A cada dois anos, desde 2000, o Pisa nos informa que nossos
estudantes vão muito mal nas provas. O que o teste revela não deve ser
embaraçoso para nossos adolescentes, mas, sim, para nossa sociedade, que aceita
conviver com esse vexame há décadas, séculos, desde o início dos tempos.
No último exame do Pisa, realizado em 2018, nossos alunos
ficaram abaixo da média da OCDE nas três disciplinas. Ficamos na 57ª posição em
leitura, 70ª em matemática e na 66ª em ciências entre os 80 países avaliados.
Em 2018, a pontuação média em leitura do exame foi de 487 pontos. Em matemática
e ciências foi de 489 pontos. O Brasil ficou com 413 pontos em leitura, 384 em
matemática e 404 em ciências.
Os habitantes têm o hábito de fazer piada da própria
desgraça. Gostamos, por exemplo, de fazer troça dos atentados terroristas que
nossos jovens cometem contra a língua portuguesa em seus exames, que circulam
na internet para nos fazer rir da própria desgraça. A bordo de nossos carros,
lemos nas ruas e estradas anúncios escritos à mão, repletos de erros de português.
Novamente, achamos graça, embora, apenas, hoje em dia, apenas alguns de nós
percebam que, na placa onde se lê “aluga-se apartamentos”, o idioma sofre de
maus tratos.
O desconforto para quem se incomoda com tudo isso está no
fato de quase ninguém, neste imenso pedaço da Terra habitado por 210 milhões de
pessoas, importar-se com o assunto, principalmente, quem tem consciência da
mazela. Nos jornais, diariamente vemos economistas e empresários se queixando
da baixa produtividade da nossa economia, especialmente, da baixa qualidade da
nossa mão de obra. Nessas horas, o tom usado para tratar de nosso problema
secular é severo, sem espaço para piadas. Isso indica que nossas elites
intelectual e econômica, oxalá, reconhecem o problema, mas por que a situação
não muda?
Um outro caso, quase anedótico, de mistificação que se faz
contra o debate de ideias diz respeito à própria OCDE. A entidade foi criada em
1960 por um grupo de nações ricas da Europa, além dos Estados Unidos. É uma
organização multilateral, mas não tem o mesmo caráter do FMI ou do Banco
Mundial. Só entra para o clube quem é convidado.

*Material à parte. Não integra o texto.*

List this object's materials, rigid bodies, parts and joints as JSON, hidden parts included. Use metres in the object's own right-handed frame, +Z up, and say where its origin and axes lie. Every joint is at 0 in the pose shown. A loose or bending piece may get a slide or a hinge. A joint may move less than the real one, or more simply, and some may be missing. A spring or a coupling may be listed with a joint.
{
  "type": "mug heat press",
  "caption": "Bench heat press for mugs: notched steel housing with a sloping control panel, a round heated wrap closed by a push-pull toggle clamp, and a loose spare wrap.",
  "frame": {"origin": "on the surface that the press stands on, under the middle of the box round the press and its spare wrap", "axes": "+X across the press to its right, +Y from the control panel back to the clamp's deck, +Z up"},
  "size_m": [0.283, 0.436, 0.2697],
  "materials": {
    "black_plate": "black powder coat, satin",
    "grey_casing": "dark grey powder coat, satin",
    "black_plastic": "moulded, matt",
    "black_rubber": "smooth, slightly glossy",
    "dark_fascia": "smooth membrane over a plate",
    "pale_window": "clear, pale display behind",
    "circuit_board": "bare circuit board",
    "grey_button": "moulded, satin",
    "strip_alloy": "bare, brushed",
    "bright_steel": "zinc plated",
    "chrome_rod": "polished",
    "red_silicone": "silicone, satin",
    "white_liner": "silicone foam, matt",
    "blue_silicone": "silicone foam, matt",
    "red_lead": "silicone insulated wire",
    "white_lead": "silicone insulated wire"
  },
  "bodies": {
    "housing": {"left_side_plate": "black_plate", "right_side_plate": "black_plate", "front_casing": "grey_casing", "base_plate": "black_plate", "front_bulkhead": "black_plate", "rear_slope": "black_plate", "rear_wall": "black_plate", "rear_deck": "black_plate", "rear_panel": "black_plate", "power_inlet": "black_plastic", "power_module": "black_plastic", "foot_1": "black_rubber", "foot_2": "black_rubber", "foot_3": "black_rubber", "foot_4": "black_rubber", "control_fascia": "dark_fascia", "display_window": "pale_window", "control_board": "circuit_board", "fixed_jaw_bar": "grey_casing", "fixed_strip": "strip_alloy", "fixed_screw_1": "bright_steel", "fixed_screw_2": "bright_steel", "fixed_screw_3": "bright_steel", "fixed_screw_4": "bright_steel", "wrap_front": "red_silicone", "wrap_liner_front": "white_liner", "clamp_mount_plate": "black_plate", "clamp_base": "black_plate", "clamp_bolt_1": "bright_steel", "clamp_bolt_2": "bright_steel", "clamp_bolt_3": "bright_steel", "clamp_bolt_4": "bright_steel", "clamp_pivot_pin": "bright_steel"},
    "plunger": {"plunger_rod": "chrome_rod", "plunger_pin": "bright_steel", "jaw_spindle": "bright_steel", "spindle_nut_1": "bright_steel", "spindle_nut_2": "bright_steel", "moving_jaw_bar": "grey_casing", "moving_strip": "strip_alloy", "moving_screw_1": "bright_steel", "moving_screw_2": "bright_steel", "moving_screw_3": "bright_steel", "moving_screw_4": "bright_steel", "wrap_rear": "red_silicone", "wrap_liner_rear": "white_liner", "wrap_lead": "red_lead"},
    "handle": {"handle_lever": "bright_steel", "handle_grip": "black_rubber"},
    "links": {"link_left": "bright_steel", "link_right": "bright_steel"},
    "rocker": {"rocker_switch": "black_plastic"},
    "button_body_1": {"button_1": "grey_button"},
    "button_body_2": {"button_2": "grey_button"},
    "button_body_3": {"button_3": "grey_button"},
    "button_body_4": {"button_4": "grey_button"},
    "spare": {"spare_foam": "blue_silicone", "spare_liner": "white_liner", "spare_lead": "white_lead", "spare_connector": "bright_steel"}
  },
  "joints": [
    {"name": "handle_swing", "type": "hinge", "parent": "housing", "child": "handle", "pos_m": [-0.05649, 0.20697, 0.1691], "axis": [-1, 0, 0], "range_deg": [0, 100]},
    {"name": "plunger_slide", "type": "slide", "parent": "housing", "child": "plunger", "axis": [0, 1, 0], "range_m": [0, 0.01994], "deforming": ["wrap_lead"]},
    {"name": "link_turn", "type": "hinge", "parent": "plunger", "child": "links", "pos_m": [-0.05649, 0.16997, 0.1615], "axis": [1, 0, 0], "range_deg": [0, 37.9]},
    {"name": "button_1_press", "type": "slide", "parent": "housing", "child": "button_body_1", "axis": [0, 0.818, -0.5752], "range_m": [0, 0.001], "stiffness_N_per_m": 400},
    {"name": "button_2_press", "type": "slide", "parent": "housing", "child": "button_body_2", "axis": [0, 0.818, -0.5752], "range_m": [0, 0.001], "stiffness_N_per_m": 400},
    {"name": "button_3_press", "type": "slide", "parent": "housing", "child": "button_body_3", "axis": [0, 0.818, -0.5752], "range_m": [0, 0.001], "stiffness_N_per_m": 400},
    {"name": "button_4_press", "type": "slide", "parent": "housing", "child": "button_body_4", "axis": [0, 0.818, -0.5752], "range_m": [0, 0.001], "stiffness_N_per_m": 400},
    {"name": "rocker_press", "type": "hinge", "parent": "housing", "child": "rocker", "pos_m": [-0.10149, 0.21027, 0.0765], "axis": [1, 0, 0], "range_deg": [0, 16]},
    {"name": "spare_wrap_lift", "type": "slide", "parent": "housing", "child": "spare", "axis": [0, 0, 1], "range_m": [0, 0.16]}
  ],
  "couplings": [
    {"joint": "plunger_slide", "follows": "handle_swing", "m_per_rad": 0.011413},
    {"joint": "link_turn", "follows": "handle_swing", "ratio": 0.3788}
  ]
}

O que faz a OCDE? A principal missão da instituição é
estabelecer boas condutas em várias áreas para as nações que a integram. Quem
as segue ganha um selo internacional que lhes garante, entre outras vantagens,
baixo custo creditício no mercado internacional. No Brasil, aplicamos à OCDE a
pecha de “clube dos ricos”, uma forma rasa de não haver a chance de entrarmos
para o grupo.
Na próxima coluna, trataremos do chamado “Consenso de
Washington”, cujas preceitos foram interditados pelo debate nacional como se
fossem algo maléfico para o país, a saber:
1.Disciplina fiscal. Altos e contínuos déficits fiscais
contribuem para a inflação e fugas de capital;
- Reforma
tributária. A base de arrecadação tributária deve ser ampla;
- Taxas
de juros. Os mercados financeiros domésticos devem determinar as taxas de
juros de um país. Taxas de juros reais e positivas desfavorecem fugas de
capitais e aumentam a poupança local;
- Taxas
de câmbio. Países em desenvolvimento devem adotar uma taxa de câmbio
competitiva que favoreça as exportações tornando-as mais baratas no
exterior.
- Abertura
comercial. As tarifas devem ser minimizadas e não devem incidir sobre bens
intermediários utilizados como insumos para as exportações.
- Investimento
direto estrangeiro. Investimentos estrangeiros podem introduzir o capital
e as tecnologias que faltam no país, devendo, portanto ser incentivados.
- Privatização.
As indústrias privadas operam com mais eficiência porque os executivos
possuem um “interesse pessoal direto nos ganhos de uma empresa ou
respondem àqueles que tem.” As estatais devem ser privatizadas.
- Desregulação.
A regulação excessiva pode promover a corrupção e a discriminação contra
empresas menores com pouco acesso aos maiores escalões da burocracia. Os
governos precisam desregular a economia. Direito de propriedade.
- Os direitos de propriedade devem ser aplicados. Sistemas judiciários pobres e leis fracas reduzem os incentivos para poupar e acumular riqueza.